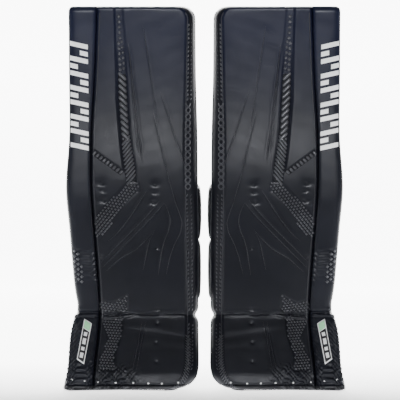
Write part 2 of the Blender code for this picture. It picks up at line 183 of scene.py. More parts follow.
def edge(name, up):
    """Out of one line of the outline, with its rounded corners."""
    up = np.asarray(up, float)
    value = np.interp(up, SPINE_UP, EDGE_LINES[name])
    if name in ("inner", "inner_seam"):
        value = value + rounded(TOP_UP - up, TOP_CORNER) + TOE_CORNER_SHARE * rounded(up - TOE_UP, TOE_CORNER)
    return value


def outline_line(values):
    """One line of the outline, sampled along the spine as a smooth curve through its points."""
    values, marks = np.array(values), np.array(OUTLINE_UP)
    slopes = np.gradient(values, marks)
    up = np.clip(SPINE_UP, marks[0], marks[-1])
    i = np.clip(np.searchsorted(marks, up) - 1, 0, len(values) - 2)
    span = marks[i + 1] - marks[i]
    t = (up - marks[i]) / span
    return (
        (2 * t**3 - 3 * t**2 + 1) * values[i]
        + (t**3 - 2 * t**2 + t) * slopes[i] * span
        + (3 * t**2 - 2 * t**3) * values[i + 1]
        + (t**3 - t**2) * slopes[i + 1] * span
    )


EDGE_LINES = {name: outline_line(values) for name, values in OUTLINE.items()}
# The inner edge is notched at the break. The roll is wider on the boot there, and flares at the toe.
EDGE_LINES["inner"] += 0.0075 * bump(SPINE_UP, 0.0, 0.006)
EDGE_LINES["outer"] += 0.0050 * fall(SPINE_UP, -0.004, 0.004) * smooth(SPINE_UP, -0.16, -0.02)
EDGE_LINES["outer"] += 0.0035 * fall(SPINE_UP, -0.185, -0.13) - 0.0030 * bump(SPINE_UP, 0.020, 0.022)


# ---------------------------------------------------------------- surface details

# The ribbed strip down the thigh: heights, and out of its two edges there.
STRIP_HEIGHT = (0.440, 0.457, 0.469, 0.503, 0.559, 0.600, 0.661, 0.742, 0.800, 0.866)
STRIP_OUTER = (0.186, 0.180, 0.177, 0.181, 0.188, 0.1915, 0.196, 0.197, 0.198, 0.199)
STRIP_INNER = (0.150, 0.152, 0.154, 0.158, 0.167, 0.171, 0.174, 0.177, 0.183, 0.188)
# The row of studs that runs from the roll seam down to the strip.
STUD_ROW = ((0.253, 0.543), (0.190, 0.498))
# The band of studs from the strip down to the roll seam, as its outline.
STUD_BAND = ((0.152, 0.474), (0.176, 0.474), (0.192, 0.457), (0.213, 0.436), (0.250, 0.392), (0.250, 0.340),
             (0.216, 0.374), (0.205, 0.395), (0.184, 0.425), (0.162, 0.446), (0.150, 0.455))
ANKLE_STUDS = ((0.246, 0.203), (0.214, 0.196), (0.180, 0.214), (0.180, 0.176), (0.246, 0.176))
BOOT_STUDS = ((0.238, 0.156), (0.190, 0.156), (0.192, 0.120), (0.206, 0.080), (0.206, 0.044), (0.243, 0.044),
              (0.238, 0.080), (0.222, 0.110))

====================

> Goal: Reproduce each line verbatim.

> Expected answer:
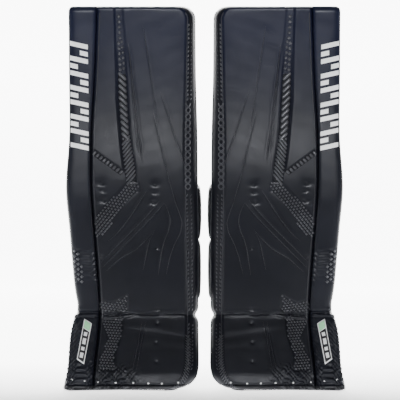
Write part 2 of the Blender code for this picture. It picks up at line 183 of scene.py. More parts follow.
def edge(name, up):
    """Out of one line of the outline, with its rounded corners."""
    up = np.asarray(up, float)
    value = np.interp(up, SPINE_UP, EDGE_LINES[name])
    if name in ("inner", "inner_seam"):
        value = value + rounded(TOP_UP - up, TOP_CORNER) + TOE_CORNER_SHARE * rounded(up - TOE_UP, TOE_CORNER)
    return value


def outline_line(values):
    """One line of the outline, sampled along the spine as a smooth curve through its points."""
    values, marks = np.array(values), np.array(OUTLINE_UP)
    slopes = np.gradient(values, marks)
    up = np.clip(SPINE_UP, marks[0], marks[-1])
    i = np.clip(np.searchsorted(marks, up) - 1, 0, len(values) - 2)
    span = marks[i + 1] - marks[i]
    t = (up - marks[i]) / span
    return (
        (2 * t**3 - 3 * t**2 + 1) * values[i]
        + (t**3 - 2 * t**2 + t) * slopes[i] * span
        + (3 * t**2 - 2 * t**3) * values[i + 1]
        + (t**3 - t**2) * slopes[i + 1] * span
    )


EDGE_LINES = {name: outline_line(values) for name, values in OUTLINE.items()}
# The inner edge is notched at the break. The roll is wider on the boot there, and flares at the toe.
EDGE_LINES["inner"] += 0.0075 * bump(SPINE_UP, 0.0, 0.006)
EDGE_LINES["outer"] += 0.0050 * fall(SPINE_UP, -0.004, 0.004) * smooth(SPINE_UP, -0.16, -0.02)
EDGE_LINES["outer"] += 0.0035 * fall(SPINE_UP, -0.185, -0.13) - 0.0030 * bump(SPINE_UP, 0.020, 0.022)


# ---------------------------------------------------------------- surface details

# The ribbed strip down the thigh: heights, and out of its two edges there.
STRIP_HEIGHT = (0.440, 0.457, 0.469, 0.503, 0.559, 0.600, 0.661, 0.742, 0.800, 0.866)
STRIP_OUTER = (0.186, 0.180, 0.177, 0.181, 0.188, 0.1915, 0.196, 0.197, 0.198, 0.199)
STRIP_INNER = (0.150, 0.152, 0.154, 0.158, 0.167, 0.171, 0.174, 0.177, 0.183, 0.188)
# The row of studs that runs from the roll seam down to the strip.
STUD_ROW = ((0.253, 0.543), (0.190, 0.498))
# The band of studs from the strip down to the roll seam, as its outline.
STUD_BAND = ((0.152, 0.474), (0.176, 0.474), (0.192, 0.457), (0.213, 0.436), (0.250, 0.392), (0.250, 0.340),
             (0.216, 0.374), (0.205, 0.395), (0.184, 0.425), (0.162, 0.446), (0.150, 0.455))
ANKLE_STUDS = ((0.246, 0.203), (0.214, 0.196), (0.180, 0.214), (0.180, 0.176), (0.246, 0.176))
BOOT_STUDS = ((0.238, 0.156), (0.190, 0.156), (0.192, 0.120), (0.206, 0.080), (0.206, 0.044), (0.243, 0.044),
              (0.238, 0.080), (0.222, 0.110))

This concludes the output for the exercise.